Uma linda mulher se hospeda num motel de beira de estrada. Despe-se no quarto, entra no banheiro. Ela fecha a cortina do box e deixa que a água jorre pelo chuveiro, banhando seu corpo cansado de uma noite de viagem. De repente um vulto aparece difuso através da cortina de plástico. A cortina se abre. Uma faca é suspensa no ar, empunhada pelas mãos de uma velha senhora. Música, gritos, facadas e sangue preenche o ambiente do pequeno banheiro do Bates Motel. A partir daquele momento, nunca mais tomaríamos banho com as portas destrancadas.
Mas, antes de chegarmos a esta cena antológica que ficou marcada na história da cinematografia mundial, temos que contar um pouco da história dessa mulher que fora assassinada no banheiro.
O filme começa com Marion Crane (Janet Leigh), uma secretária de uma imobiliária que rouba 40 mil dólares para se casar com Sam Loomis (John Gavin) e viver feliz para sempre. Mas, no meio do caminho e durante uma noite de chuva, Marion se perde por uma estrada tortuosa e se depara com o letreiro do Bates Motel, uma hospedaria que ficou isolada por causa da construção de uma nova autoestrada principal. Marion não consegue seguir adiante com seu plano, durante sua estadia no motel, pensa em voltar e devolver o dinheiro. No motel conhece Norman Bates (Antony Perkins) um rapaz que se mostra só e isolado, porque tem que cuidar da mãe doente – uma mulher severa e dominadora. Uma atmosfera de suspense começa a brotar entre Norman e a jovem Marion. Num diálogo enxuto e bem construído, nos primeiros minutos em que começamos a conhecer a personagem de Antony Perkins, já fica bem claro que existe algo de atormentador na psique de Norman – sua paixão desmedida por sua mãe.
Aqui, Alfred Hitchcock faz o público tremer nas poltronas dos cinemas com a famosa sequência do chuveiro, que viria se tornar uma das cenas mais populares da sétima arte. Com isso, assume definitivamente seu posto como o mestre do suspense.
Depois de tantos tropeços profissionais e pessoais, que chegou a envolver até seu casamento, a produção de ‘Psicose’ ficou em segredo, fazendo o diretor reunir a equipe e promover um juramento para que ninguém, em hipótese alguma, poderia comentar o que se passaria dentro do estúdio durante as filmagens.
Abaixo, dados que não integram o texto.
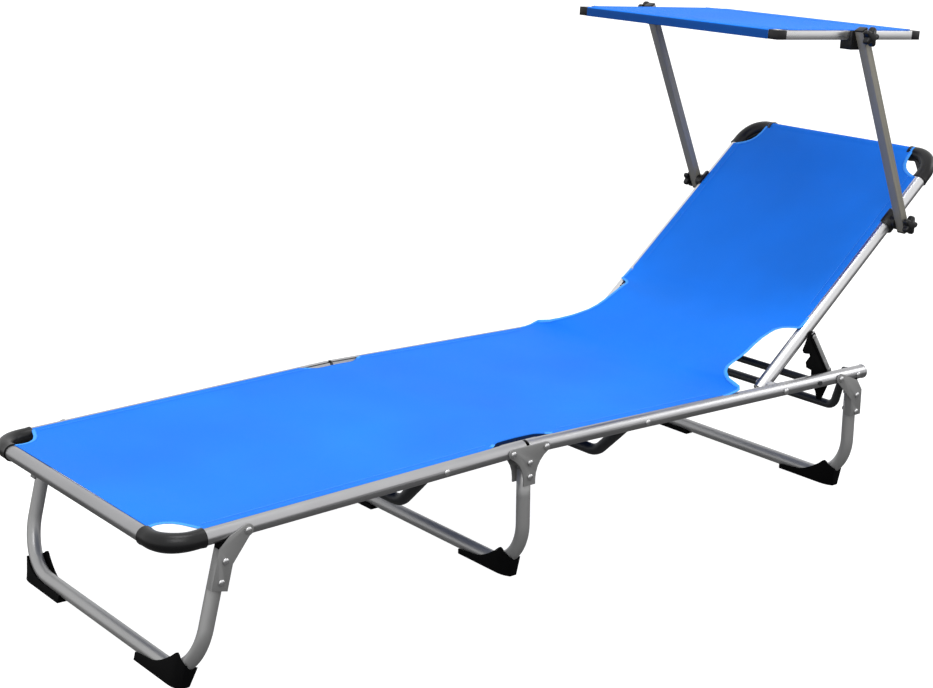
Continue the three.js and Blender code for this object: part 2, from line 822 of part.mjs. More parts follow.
sides.forEach((side) => {
  const face = railHalfSpacing + railRadius + runningGap;
  const innerFace = railHalfSpacing - railRadius - runningGap;
  const low = side.sign > 0 ? face : -(face + plateThickness);
  const pivots = [-1, 1].map((end) => pin(end * middlePivotReach, -pivotDrop, side,
    face + plateThickness, innerFace - plateThickness, pinRadius));
  const rivets = middleRivetDrops.map((drop) => pin(0, -drop, side, face + plateThickness,
    innerFace - plateThickness, rivetRadius, rivetHead, rivetHead));
  const stopPin = pin(0, -middlePinDrop, side, face + plateThickness, innerFace - plateThickness,
    rivetRadius, rivetHead, rivetHead);
  const plate = slab(middleOutline(), low, low + plateThickness);
  const innerLow = side.sign > 0 ? innerFace - plateThickness : -innerFace;
  const innerPlate = slab(middleOutline(), innerLow, innerLow + plateThickness);
  piece(middleLegs, `middle_bracket_${side.name}`, join(plate, innerPlate, ...pivots, ...rivets, stopPin), greySteel);
  piece(middleLegs, `middle_shoe_${side.name}`,
    shoe(0, middleReach, side, middle.outer, 0, place(0, 0, middleLegClearance - splitHeight)), blackPlastic);
});

// Backrest, in its own frame: X along the tubes, Z square to them

const ratchetHole = (side) => rod(
  place(ratchetPivotAlong, side.sign * (backHalfSpacing - railRadius - overrun), -ratchetPivotBelow),
  place(ratchetPivotAlong, side.sign * (backHalfSpacing + railRadius + overrun), -ratchetPivotBelow),
  rivetRadius + runningGap,
);

sides.forEach((side) => {
  const tube = groovedTube(-backTail, backLength - elbowBend - runningGap, backHalfSpacing, side.sign);
  const innerPin = backHalfSpacing - railRadius;
  const outerPin = railHalfSpacing + railRadius + runningGap;
  const spacer = rod(
    place(0, side.sign * (backHalfSpacing + railRadius - railWall), 0),
    place(0, side.sign * (railHalfSpacing - railRadius - runningGap), 0), headRadius + headHeight,
  );
  const drilled = cut(
    join(tube, spacer, pin(0, 0, side, outerPin, innerPin, pinRadius)),
    ratchetHole(side),
  );
  piece(back, `back_rail_${side.name}`, drilled, brightAluminium);
  piece(back, `back_elbow_${side.name}`, elbow(backLength, backHalfSpacing, side, -1, true), blackPlastic);
});

const topEnd = backHalfSpacing - elbowReach + elbowSocket - runningGap;
piece(back, 'back_top_bar', hollowSweep(
  bentPath([place(backLength, -topEnd, 0), place(backLength, topEnd, 0)], 0), railRadius, railWall, railSides,
), brightAluminium);

piece(back, 'back_sling', cut(
  join(
    sling(clothBackStart, backLength - clothBarSetback, backHalfSpacing),
    strip(clothStripStart, clothBackStart + overrun, clothTongueHalfWidth),
  ),
  ...sides.map((side) => cornerCut(backLength, backHalfSpacing, side, -1)),
), blueCloth);

// Collar on a backrest tube that carries a sunroof arm.
sides.forEach((side) => {
  const tubeY = side.sign * backHalfSpacing;
  const armFace = side.sign * (armHalfSpacing - armWidth / 2 - runningGap);
  const collar = rod(place(armPivotAlong - clampLength / 2, tubeY, 0),
    place(armPivotAlong + clampLength / 2, tubeY, 0), clampCollar, railSides);
  const boss = rod(place(armPivotAlong, tubeY, 0), place(armPivotAlong, armFace, 0), clampBoss, legSides);
  const tubeWay = rod(place(armPivotAlong - clampLength, tubeY, 0), place(armPivotAlong + clampLength, tubeY, 0),
    railRadius + runningGap, railSides);
  const boltWay = rod(place(armPivotAlong, side.sign * (backHalfSpacing + railRadius - overrun), 0),
    place(armPivotAlong, armFace + side.sign * overrun, 0), boltRadius + runningGap);
  const clothWay = block(place(2 * clampLength, clampCollar, 2 * clampCollar),
    place(armPivotAlong, side.sign * (backHalfSpacing - clampCollar / 2), clampCollar));
  piece(back, `arm_clamp_${side.name}`, cut(join(collar, boss), tubeWay, boltWay, clothWay), blackPlastic);
});

// Toothed plates

// Each plate is drawn round the backrest's pivot, so its teeth pass the bar as the backrest turns.
const ratchetPivot = place(
  ratchetPivotAlong * Math.cos(reclineAngle) + ratchetPivotBelow * Math.sin(reclineAngle), 0,
  ratchetPivotAlong * Math.sin(reclineAngle) - ratchetPivotBelow * Math.cos(reclineAngle),
);

function ratchetOutline() {
  const points = [];
  const polar = (radius, degrees) => {
    points.push([radius * Math.cos(radians(degrees)), radius * Math.sin(radians(degrees))]);
  };
  const lobe = (degrees) => {
    points.push([ratchetPivot.x + ratchetLobe * Math.cos(radians(degrees)),
      ratchetPivot.z + ratchetLobe * Math.sin(radians(degrees))]);
  };
  lobeDirections.forEach(lobe);
  upperToothDirections.forEach((degrees) => polar(toothRadius, degrees));
  upperNotchDirections.forEach((degrees) => polar(notchRadius, degrees));
  lowerToothDirections.forEach((degrees) => polar(toothRadius, degrees));
  lowerNotchDirections.forEach((degrees) => polar(notchRadius, degrees));
  polar(throatRadius, throatDirection);
  polar(ratchetToe - ratchetLobe, toeStartDirection);
  polar(ratchetToe, toeDirection);
  polar(ratchetToe + ratchetLobe, toeDirection);
  polar(ratchetHeel - ratchetLobe / 2, instepDirection);
  polar(ratchetHeel, heelDirection);
  return outline(points);
}

sides.forEach((side) => {
  const plateGroup = new THREE.Group();
  plateGroup.position.copy(backRoot);
  const inner = backHalfSpacing + railRadius + 2 * runningGap;
  const low = side.sign > 0 ? inner : -(inner + ratchetThickness);
  const plate = slab(ratchetOutline(), low, low + ratchetThickness);
  const outerFace = inner + ratchetThickness;
  const heelAngle = radians(heelDirection);
  const heel = place(ratchetHeel * Math.cos(heelAngle), 0, ratchetHeel * Math.sin(heelAngle));
  const down = heel.clone().sub(ratchetPivot);
  const strapLength = down.length();
  const strap = new THREE.BoxGeometry(strapLength, ratchetStrapProud, ratchetStrap);
  strap.translate(strapLength / 2, 0, 0);
  strap.rotateY(-Math.atan2(down.z, down.x));
  strap.translate(ratchetPivot.x - ratchetStrap / 4,
    side.sign * (outerFace + ratchetStrapProud / 2 - runningGap / 2), ratchetPivot.z - ratchetStrap / 4);
  const pivotPin = pin(ratchetPivot.x, ratchetPivot.z, side, outerFace,
    backHalfSpacing - railRadius - runningGap, rivetRadius, rivetRadius + headHeight);
  piece(plateGroup, `ratchet_${side.name}`, join(plate, solid(strap), pivotPin), blackPlastic);
  lounger.add(plateGroup);
});

// Sunroof arms, in their own frame: X along the arm from its lower bolt

sides.forEach((side) => {
  const middleX = (armLength + armUpperTail - armLowerTail) / 2;
  const length = armLength + armUpperTail + armLowerTail;
  const profile = block(place(length, armWidth, armDepth), place(middleX, side.sign * armHalfSpacing, 0));
  const core = block(
    place(length - 2 * armWall, armWidth - 2 * armWall, armDepth - 2 * armWall),
    place(middleX + 2 * armWall, side.sign * armHalfSpacing, 0),
  );
  const bolts = [0, armLength].map((x) => hole(x, 0, side, armHalfSpacing, armWidth, boltRadius));
  piece(arms, `arm_${side.name}`, cut(profile, core, ...bolts), greySteel);
});

// Sunroof, in its own frame: origin on the upper bolts, X towards the head

const roofFoot = -roofDepth / 2 - roofPivotBack;
const roofHead = roofDepth / 2 - roofPivotBack;
const sideY = (roofWidth - roofBar) / 2;

function boxTube(from, to, size, wall) {
  const along = to.clone().sub(from);
  const length = along.length();
  const shape = outline([[-size / 2, -size / 2], [size / 2, -size / 2], [size / 2, size / 2], [-size / 2, size / 2]]);
  const inside = size / 2 - wall;
  shape.holes.push(new THREE.Path([
    new THREE.Vector2(-inside, -inside), new THREE.Vector2(-inside, inside),
    new THREE.Vector2(inside, inside), new THREE.Vector2(inside, -inside),
  ]));
  const geometry = new THREE.ExtrudeGeometry(shape, { depth: length, bevelEnabled: false });
  geometry.applyQuaternion(new THREE.Quaternion().setFromUnitVectors(place(0, 0, 1), along.normalize()));
  geometry.translate(from.x, from.y, from.z);
  return solid(geometry);
}

sides.forEach((side) => {
  const y = side.sign * sideY;
  piece(roof, `roof_side_${side.name}`, boxTube(
    place(roofFoot + roofCorner + runningGap, y, 0), place(roofHead - roofCorner - runningGap, y, 0),
    roofBar, roofBarWall,
  ), brightAluminium);
});

const crossEnd = roofWidth / 2 - roofCorner - runningGap;
[['foot', roofFoot + roofBar / 2], ['head', roofHead - roofBar / 2]].forEach(([name, x]) => {
  piece(roof, `roof_${name}_bar`, boxTube(place(x, -crossEnd, 0), place(x, crossEnd, 0), roofBar, roofBarWall),
    brightAluminium);
});

// Square corner block with a tenon in each tube.
[['foot', roofFoot, 1], ['head', roofHead, -1]].forEach(([end, x, inward]) => {
  sides.forEach((side) => {
    const tenonSize = roofBar - 2 * roofBarWall - 2 * runningGap;
    const outerY = (side.sign * roofWidth) / 2;
    const alongX = block(place(roofCorner, roofBar, roofBar),
      place(x + (inward * roofCorner) / 2, outerY - (side.sign * roofBar) / 2, 0));
    const alongY = block(place(roofBar, roofCorner, roofBar),
      place(x + (inward * roofBar) / 2, outerY - (side.sign * roofCorner) / 2, 0));
    const tenonX = block(place(roofTenon, tenonSize, tenonSize),
      place(x + inward * (roofCorner + roofTenon / 2 - runningGap), outerY - (side.sign * roofBar) / 2, 0));
    const tenonY = block(place(tenonSize, roofTenon, tenonSize),
      place(x + (inward * roofBar) / 2, outerY - side.sign * (roofCorner + roofTenon / 2 - runningGap), 0));
    piece(roof, `roof_corner_${end}_${side.name}`, join(alongX, alongY, tenonX, tenonY), blackPlastic);
  });
});

// Cover: stretched over the frame and turned down over the foot and head bars.
const coverIn = roofBar / 2 + coverClearance;
const coverOut = coverIn + clothThickness;
const coverShape = outline([
  [roofFoot - coverClearance - clothThickness, -coverFlap / 2],
  [roofFoot - coverClearance, -coverFlap / 2],
  [roofFoot - coverClearance, coverIn],
  [roofHead + coverClearance, coverIn],
  [roofHead + coverClearance, -coverFlap / 2],
  [roofHead + coverClearance + clothThickness, -coverFlap / 2],
  [roofHead + coverClearance + clothThickness, coverOut],
  [roofFoot - coverClearance - clothThickness, coverOut],
]);
piece(roof, 'roof_cover', slab(coverShape, -roofWidth / 2, roofWidth / 2), blueCloth);

// Saddle under a side bar, joined to the arm by the upper bolt.
sides.forEach((side) => {
  const armFace = armHalfSpacing - armWidth / 2 - runningGap;
  const innerY = roofWidth / 2 - roofBar - roofClampInner;
  const saddle = block(
    place(2 * roofClampHalfLength, armFace - innerY, roofClampDrop + roofBar / 2),
    place(0, (side.sign * (armFace + innerY)) / 2, (roofBar / 2 - roofClampDrop) / 2),
  );
  const way = block(
    place(3 * roofClampHalfLength, roofBar + 2 * runningGap, 2 * roofBar),
    place(0, side.sign * sideY, roofBar / 2 - runningGap),
  );
  const bolt = rod(place(0, side.sign * (roofWidth / 2 + runningGap / 2), 0),
    place(0, side.sign * (armFace + overrun), 0), boltRadius + runningGap);
  piece(roof, `roof_clamp_${side.name}`, cut(saddle, way, bolt), blackPlastic);
});

// Star knobs, each with its bolt

function knobOutline() {
  const points = [];
  const count = knobLobes * bendSteps;
  for (let i = 0; i < count; i += 1) {
    const angle = (2 * Math.PI * i) / count;
    const radius = knobRadius * (1 - knobLobeShare + knobLobeShare * Math.cos(knobLobes * angle));
    points.push([radius * Math.cos(angle), radius * Math.sin(angle)]);
  }
  return outline(points);
}

function knob(side, boltEnd) {
  const face = armHalfSpacing + armWidth / 2 + runningGap;
  const start = face + knobStandoff;
  const low = side.sign > 0 ? start : -(start + knobThickness);
  const star = slab(knobOutline(), low, low + knobThickness);
  const hub = rod(place(0, side.sign * face, 0), place(0, side.sign * (start + overrun / 2), 0), knobHub, legSides);
  const crown = rod(place(0, side.sign * (start + knobThickness - overrun / 2), 0),
    place(0, side.sign * (start + knobThickness + headHeight), 0), knobHub, legSides);
  const bolt = rod(place(0, side.sign * boltEnd, 0), place(0, side.sign * (start + overrun), 0), boltRadius);
  return join(star, hub, crown, bolt);
}

sides.forEach((side) => {
  const lowerBolt = backHalfSpacing + railRadius + runningGap;
  const upperBolt = roofWidth / 2 + runningGap;
  const lower = piece(lounger, `lower_knob_${side.name}`, knob(side, lowerBolt), blackPlastic);
  lower.position.copy(armRoot);
  const upper = piece(lounger, `upper_knob_${side.name}`, knob(side, upperBolt), blackPlastic);
  upper.position.copy(roofRoot);
});

export default lounger;
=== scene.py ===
"""Folding sun lounger with three tube legs, a blue cloth bed and an adjustable sunroof."""

import math

import bmesh
import bpy
from bpy.props import FloatProperty, FloatVectorProperty, IntProperty, PointerProperty
from mathutils import Matrix, Vector


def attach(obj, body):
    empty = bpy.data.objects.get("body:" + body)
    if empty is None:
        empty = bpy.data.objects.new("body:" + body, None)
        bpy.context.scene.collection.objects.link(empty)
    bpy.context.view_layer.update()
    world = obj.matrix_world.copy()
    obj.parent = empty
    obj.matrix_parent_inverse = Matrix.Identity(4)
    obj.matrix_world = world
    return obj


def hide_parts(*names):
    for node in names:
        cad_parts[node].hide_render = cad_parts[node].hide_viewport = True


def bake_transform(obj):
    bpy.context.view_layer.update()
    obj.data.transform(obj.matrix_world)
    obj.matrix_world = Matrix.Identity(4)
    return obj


bl_info = {
    "name": "Sun Lounger with Sunroof",
    "version": (1, 0, 0),
    "blender": (4, 5, 0),
    "location": "View3D > Sidebar > Lounger",
    "description": "Dresses the folding sun lounger with cloth, moulded plastic and metal finishes",
    "category": "Add Mesh",
}

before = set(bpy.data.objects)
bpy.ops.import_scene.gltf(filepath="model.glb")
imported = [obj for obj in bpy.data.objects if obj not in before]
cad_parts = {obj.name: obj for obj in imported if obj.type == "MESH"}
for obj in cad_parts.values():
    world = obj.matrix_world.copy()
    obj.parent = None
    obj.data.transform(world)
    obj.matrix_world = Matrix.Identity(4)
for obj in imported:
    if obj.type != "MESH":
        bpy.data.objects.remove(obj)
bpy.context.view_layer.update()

# Sizes of the frame, in metres, as the solids have them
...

O filme foi lançado em poucas salas de cinema, mas com a astúcia de Hitchcock, que também tinha tino para promover seus projetos, não mediu esforços, fez uma campanha e logo depois o filme se tornou sucesso imediato no mundo todo.
Para quem gosta de cinema e quer entender a linguagem cinematográfica é essencial que veja e reveja os filmes desse mestre; são pura aulas de direção. Em cada trabalho, Hitch conseguia surpreender o público e a crítica e gostava de produzi-los de forma desafiadora, algo que fosse estimulante tanto para ele como para o público.
No elenco estão também: Vera Miles, Martim Balsam, John McIntire, Simon Oakland e Vaughn Taylor.
Com certeza, se Alfred Hitchcock estivesse vivo, seria o maior cineasta de toda a história do cinema. Seus filmes ainda continuam vivos, sua direção continua latente e referência para muitos cineastas e admiradores do gênero suspense. É incrível que depois de tantas décadas, Hitchcock ainda continue apontando sua faca afiada para nós, mesmo dentro de um banheiro.